Apesar dos protestos de Mélenchon, Macron aposta na formação de um bloco entre os seus deputados e o PS, isolando o França Insubmissa e a extrema direita do RN. Isto permitir-lhe-ia continuar a aplicar um programa neoliberal, alheio à sua derrota.

Mais uma vez, se apoia nos limites bonapartistas da Quinta República. Como é o presidente quem nomeia o primeiro-ministro, ele pode manter o atual, Gabriel Attal, do seu partido. Macron aceitou a sua renúncia, mas manteve-o até descobrir uma solução aceitável para a sua política, ou até que uma moção de censura parlamentar o derrubasse. Mesmo nesse caso, ele teria novamente o direito de nomear o primeiro-ministro.

Macron pode assim forçar um acordo parlamentar que beneficie a sua estratégia. Poderia tentar um “gabinete técnico”, de acordo com uma ala do PS ou Place Publique (de Glucksmann), ou outras variantes. Qualquer variante de governo que mantenha este tipo de programa neoliberal só acabará fortalecendo a extrema direita no futuro. Dado que as eleições presidenciais só ocorrerão em 2027, a crise da Quinta República provavelmente terá muitos mais episódios.

Mas como reagirá o movimento de massas à aplicação continuada do repudiado programa de Macron? Se o resultado eleitoral indicou alguma coisa é que o governo está muito desgastado. Pode haver novas convulsões.

Não há possibilidade de superar a crise da Quinta República e, de fato, nem mesmo de impor um programa de governo através de negociações no parlamento. As negociações para a composição do futuro governo servirão mesmo para deixar de lado as reivindicações sociais do programa NFP, como a revogação da reforma previdenciária ou o aumento salarial.

Devemos lutar pela combinação entre a mobilização direta das massas, a sua auto-organização e a luta pela independência de classe.

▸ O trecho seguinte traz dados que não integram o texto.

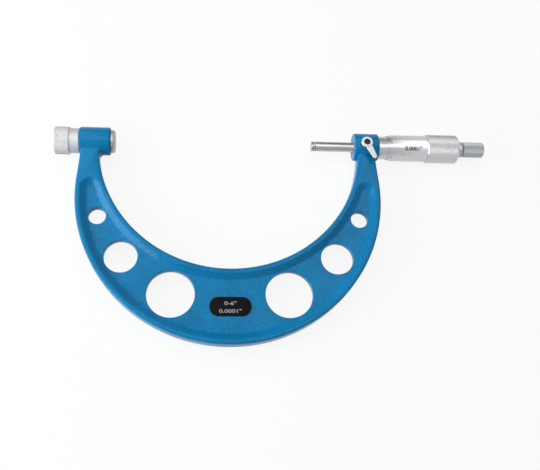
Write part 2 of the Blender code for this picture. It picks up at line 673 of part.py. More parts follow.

É fundamental articular a mobilização operária e da juventude em defesa da revogação da reforma previdenciária e do aumento salarial como reivindicações imediatas. Comprometer-se com a organização da oposição combativa nos sindicatos e a auto-organização nas bases, trabalhando para superar as direções sindicais da CGT e da CFDT, que já mostram a sua submissão aos interesses da burguesia.

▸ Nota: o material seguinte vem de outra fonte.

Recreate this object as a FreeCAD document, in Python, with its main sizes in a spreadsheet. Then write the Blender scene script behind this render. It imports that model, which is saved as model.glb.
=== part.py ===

A luta pela unidade dos trabalhadores e das trabalhadoras com a juventude e os setores populares contra a burguesia é a melhor forma de enfrentar a extrema direita, que procura colocar uma parte dos trabalhadores contra a outra e uni-los com a grande burguesia. Não é por acaso que, nas grandes lutas do proletariado contra as reformas previdenciárias, a extrema direita recuou.

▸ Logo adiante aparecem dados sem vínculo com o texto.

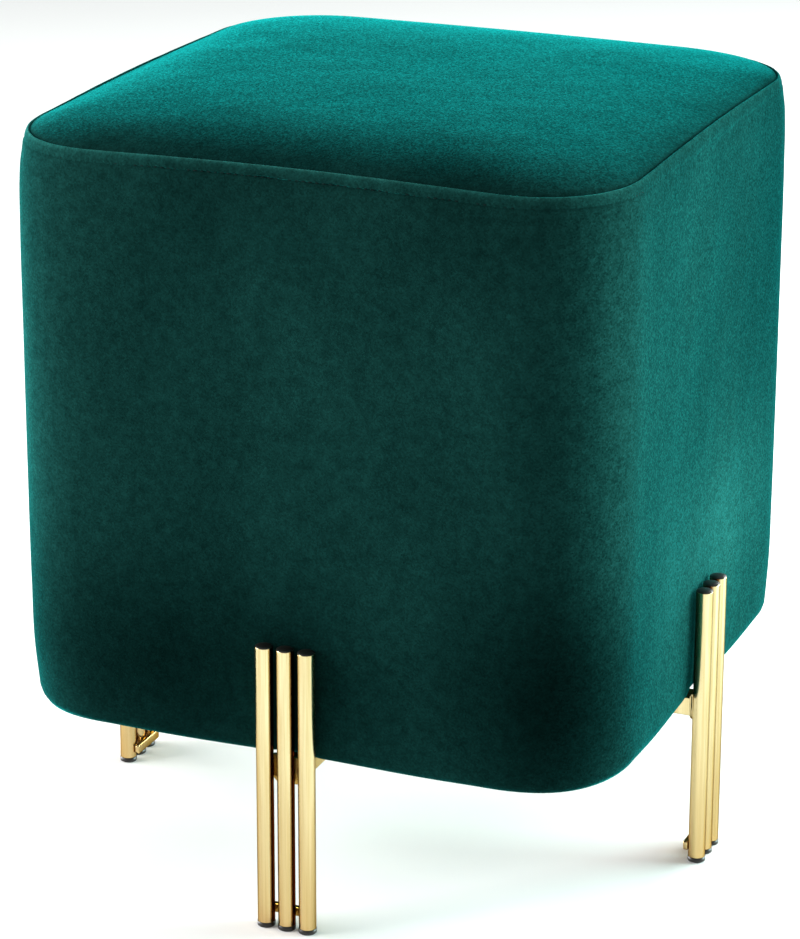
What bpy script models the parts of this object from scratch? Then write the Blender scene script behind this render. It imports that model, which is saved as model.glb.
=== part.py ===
"""Cube pouf stool: a filled velvet cube with a crowned top panel, on four legs of three brass tubes.

Metres, +Z up. The origin lies on the floor under the middle of the seat. The front is towards -Y.
"""

import math

import bpy
import numpy as np

# Fabric cube
SEAM_HEIGHT = 0.4885  # the seam between the side band and the top panel, above the floor
BASE_HEIGHT = 0.1110  # the flat underside of the cube, above the floor
BASE_ROUND = 0.0130  # radius of the edge between the sides and the underside
BASE_ROUND_STEPS = 5
CROWN = 0.0145  # rise of the top panel above its seam

# The side band from its seam down: half width at the corners, how far the middle of each side is drawn in,
# and the corner radius. The last row is where the lower edge starts to turn under.
BAND_ROWS = (
    # height, half width, draw, corner radius
    (SEAM_HEIGHT, 0.1970, 0.0000, 0.0635),
    (0.4850, 0.1990, 0.0002, 0.0645),
    (0.4790, 0.2005, 0.0003, 0.0650),
    (0.4600, 0.2012, 0.0007, 0.0635),
    (0.4270, 0.2016, 0.0011, 0.0635),
    (0.3590, 0.2018, 0.0015, 0.0640),
    (0.2680, 0.2017, 0.0019, 0.0635),
    (0.1900, 0.2016, 0.0026, 0.0640),
    (0.1500, 0.2016, 0.0026, 0.0660),
    (BASE_HEIGHT + BASE_ROUND, 0.2015, 0.0025, 0.0720),
)

# The top panel from its seam inwards: how far inside the seam, the share of the crown reached there,
# and the corner radius.
PANEL_ROWS = (
    # inset, share of the crown, corner radius
    (0.0000, 0.00, 0.0635),
    (0.0010, 0.04, 0.0630),
    (0.0050, 0.12, 0.0625),
    (0.0120, 0.28, 0.0615),
    (0.0220, 0.46, 0.0610),
    (0.0400, 0.68, 0.0600),
    (0.0700, 0.87, 0.0590),
    (0.1100, 0.97, 0.0530),
    (0.1500, 1.00, 0.0360),
)
SIDE_STEPS = 8
CORNER_STEPS = 8

# Legs: three upright tubes in a row at the middle of each side
TUBE_RADIUS = 0.0055
TUBE_BORE = 0.0045
TUBE_TOP = 0.1886
TUBE_PITCH = 0.0141
LEG_AXIS = 0.2068  # from the middle of the stool to the row of tubes
TUBES_PER_LEG = ("a", "b", "c")
LEGS = (
    # side, quarter turns from +X
    ("right", 0),
    ("back", 1),
    ("left", 2),
    ("front", 3),
)

# Plastic caps in both ends of each tube
FOOT_RADIUS = 0.00575
FOOT_HEIGHT = 0.0030
TOP_CAP_RADIUS = 0.0055
TOP_CAP_HEIGHT = 0.0020
CAP_ROUND = 0.0007
STEM_LENGTH = 0.0080
STEM_RADIUS = 0.0042

# Plate behind the tubes just under the cube, and the tie near their feet
PLATE_WIDTH = 0.0240
PLATE_THICKNESS = 0.0030
PLATE_BOTTOM = 0.0965
PLATE_TOP = 0.1150
PLATE_CORNER = 0.0032
TIE_LENGTH = 0.0320
TIE_THICKNESS = 0.0032
TIE_BOTTOM = 0.0062
TIE_TOP = 0.0127
EDGE_BEVEL = 0.0005

# Crossed bars under the cube that join the four plates
BAR_WIDTH = 0.0150
BAR_BOTTOM = 0.0978

GAP = 0.0003  # between pieces that touch or are welded
TURN_STEPS = 20
AXIS_MERGE = 0.00005  # points of a turned profile this close to each other are one
SHARP_ANGLE = math.radians(50)


def clear_scene():
    for obj in list(bpy.data.objects):
        bpy.data.objects.remove(obj, do_unlink=True)


def material(name, colour, roughness, metallic=0.0):
    made = bpy.data.materials.new(name)
    made.use_nodes = True
    shader = made.node_tree.nodes["Principled BSDF"]
    shader.inputs["Base Color"].default_value = (*colour, 1.0)
    shader.inputs["Roughness"].default_value = roughness
    shader.inputs["Metallic"].default_value = metallic
    return made


def add_mesh(name, mesh, finish, collection, parent=None):
    if not mesh.materials:
        mesh.materials.append(finish)
    obj = bpy.data.objects.new(name, mesh)
    obj.parent = parent
    collection.objects.link(obj)
    return obj


def outline(half, draw, corner):
    """One level of the cube: four sides bowed inwards at their middles, joined by round corners."""
    straight = half - corner
    along = np.linspace(-1.0, 1.0, SIDE_STEPS + 1)
    side = np.column_stack([half - draw * (1 - along**2) ** 2, straight * along])
    angle = np.linspace(0.0, math.pi / 2, CORNER_STEPS + 1)[1:-1]
    arc = straight + corner * np.column_stack([np.cos(angle), np.sin(angle)])
    quarter = np.vstack([side, arc])
    turns = ((1, 0), (0, 1), (-1, 0), (0, -1))
    return np.vstack([quarter @ np.array([[c, s], [-s, c]]) for c, s in turns])


def loft(name, levels):
    """A closed mesh through (height, outline) levels, from the bottom up, with a flat face at each end."""
    count = len(levels[0][1])
    points = np.vstack([np.column_stack([xy, np.full(count, z)]) for z, xy in levels])
    faces = [tuple(range(count))[::-1]]
    for level in range(len(levels) - 1):
        low, high = level * count, (level + 1) * count
        for i in range(count):
            j = (i + 1) % count
            faces.append((low + i, low + j, high + j, high + i))
    faces.append(tuple(range(high, high + count)))
    mesh = bpy.data.meshes.new(name)
    mesh.from_pydata(points.tolist(), [], faces)
    mesh.shade_smooth()
    mesh.set_sharp_from_angle(angle=SHARP_ANGLE)
    return mesh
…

Esta auto-organização dos trabalhadores deve incluir a sua autodefesa contra possíveis ataques da extrema direita e da selvageria policial.

A chave para a atual crise política reside no avanço dos trabalhadores na construção de uma nova direção revolucionária para enfrentar as políticas reacionárias tanto de Macron como de Le Pen. Isto exige romper com esses partidos, mas também com os partidos burgueses que compõem o NFP, como o PS, o Partido Verde e Place Publique.

Isto envolve discutir pacientemente com os trabalhadores e os jovens que votaram no NFP, e com os ativistas que confiam na direção reformista dos partidos operários que constituem essa frente, como o França Insubmissa. Temos que ser firmes e aprender com a história: todas as alternativas de colaboração de classes prepararam e preparam novas derrotas. Por isso é urgente que rompam com os setores do bloco da NFP e juntem-se ativamente aos esforços para construir uma verdadeira alternativa de classe.

O França Insubmissa surge como o sector mais combativo da Nova Frente Popular. O seu programa puramente reformista, a sua opção de não expropriar a burguesia, só pode levar o LFI, como o Syriza na Grécia ou o Podemos em Espanha, a novos becos sem saída desastrosos para os trabalhadores.

A luta pela independência de classe, contra todos os blocos burgueses, envolve educar pacientemente a vanguarda de que a frente popular não é o “mal menor”, ​​porque na realidade mantém a exploração burguesa e também acaba abrindo espaço para o “mal maior”. Nesse sentido, a fundamentação política para as táticas eleitorais apresentada num texto anterior estava equivocada. Ou o proletariado abre um caminho independente das diferentes opções burguesas, ou estará preparando uma nova derrota.